Murmullos subterráneos que socavan la superficie
"Me siento raro", dice alguien, y el mejor amigo le contesta: "Es que te desnucaste". El diálogo proviene de una película con la que uno de los personajes de El grito intenta distraer a otro del hecho de que se está muriendo, aunque es también una buena síntesis de algo que predomina entre las cuatro voces que dominan la novela: una sensación de rareza, un extrañamiento ante lo que los rodea que siempre esconde algo doloroso y grave (que no por eso deja de tener su costado absurdo). Federico dice que su rareza viene de haber cumplido los treinta pero el relato demuestra que padece una alienación mucho más remota; Horacio dice que su rareza proviene del hecho de que su mujer lo dejó sin previo aviso justo un 31 de diciembre pero el relato demuestra la incapacidad de volver a apostar realmente a algo a la que quedaron condenados muchos integrantes de una generación que en los setenta apostó a una revolución frustrada; Peter dice que no soporta el sadismo que se ha apoderado de su pareja cuando en realidad él es un experto en entregarse al sadismo de cualquiera; Clara dice que se siente "rara, como caída entre vidrios" cuando en realidad se está muriendo de leucemia. Hay una diferencia, sin embargo, entre todos ellos y Clara, que es la que toma la voz en la cuarta y última de las partes en las que se divide El grito: ella es la única capaz de soportar, a la vez, la sensación de extrañeza y la conciencia del dolor que la ocasiona.

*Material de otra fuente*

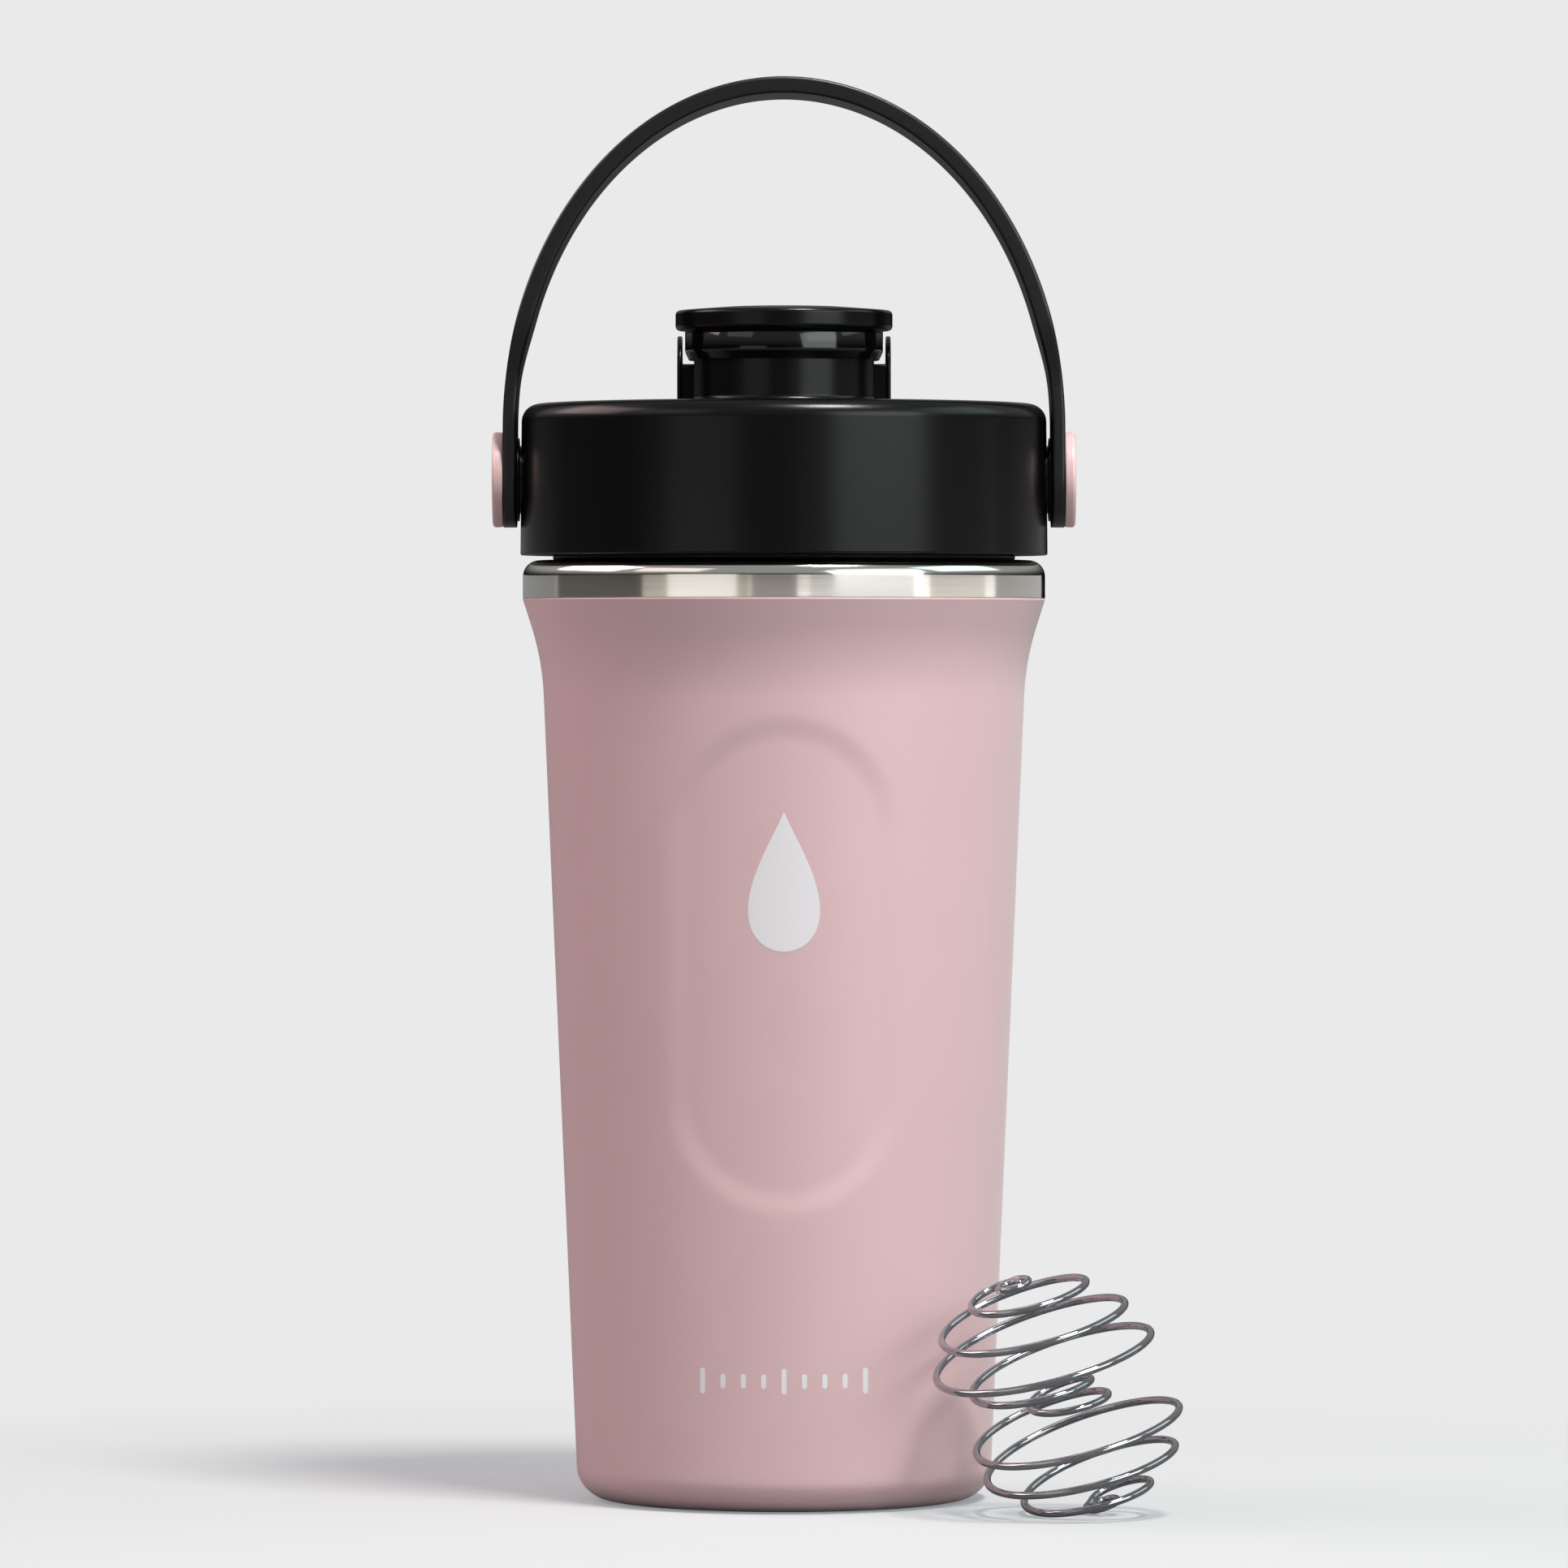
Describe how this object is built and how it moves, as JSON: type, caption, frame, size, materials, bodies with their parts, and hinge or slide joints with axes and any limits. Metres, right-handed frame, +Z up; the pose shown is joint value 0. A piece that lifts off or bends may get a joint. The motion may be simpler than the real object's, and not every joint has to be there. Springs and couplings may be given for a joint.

Igual que en el cuadro del pintor noruego Edvard Munch que da título a este libro, más allá y alrededor de estos personajes está la ciudad con toda su amenaza y sus desgarros: en este caso, la Buenos Aires de fines de 2001. Un fondo dificilísimo que Florencia Abbate logra abordar con enorme sutileza y acierto: la denuncia declamatoria y asertiva a la que ese tema nos tiene acostumbrados desaparece para dar lugar a un murmullo subterráneo que no por tal pierde su poder de socavarlo todo. Lo que está ahí, en la ciudad, y lo que está ahí, en el fondo de todos los que la habitan, es un grito que los moldea y los domina pero que muy pocas veces sale a la superficie. El hecho de que el personaje más lúcido de la novela, Clara, sea una escultora no es casual: ella misma le describe a ese otro personaje que trata de distraerla con diálogos de películas cómo, antes de que la enfermedad la dejara inerte, tallaba tratando de llegar a ese sonido tan recóndito. "Yo trataba de percibir la voz de una forma que grita dentro del material", dice, y en ese punto el relato se acerca a otro noruego contemporáneo a Munch, Gustav Vigeland, que no se agotó de tallar piedras hasta lograr que miremos de frente, sin atenuantes, la miseria y la amenaza que se ciernen sobre la condición humana. En El grito Florencia Abbate las trae al aquí y ahora con una prosa límpida que no por eso renuncia a la traza de poeta de la autora y con mirada despojada de clichés pero no de intensidad.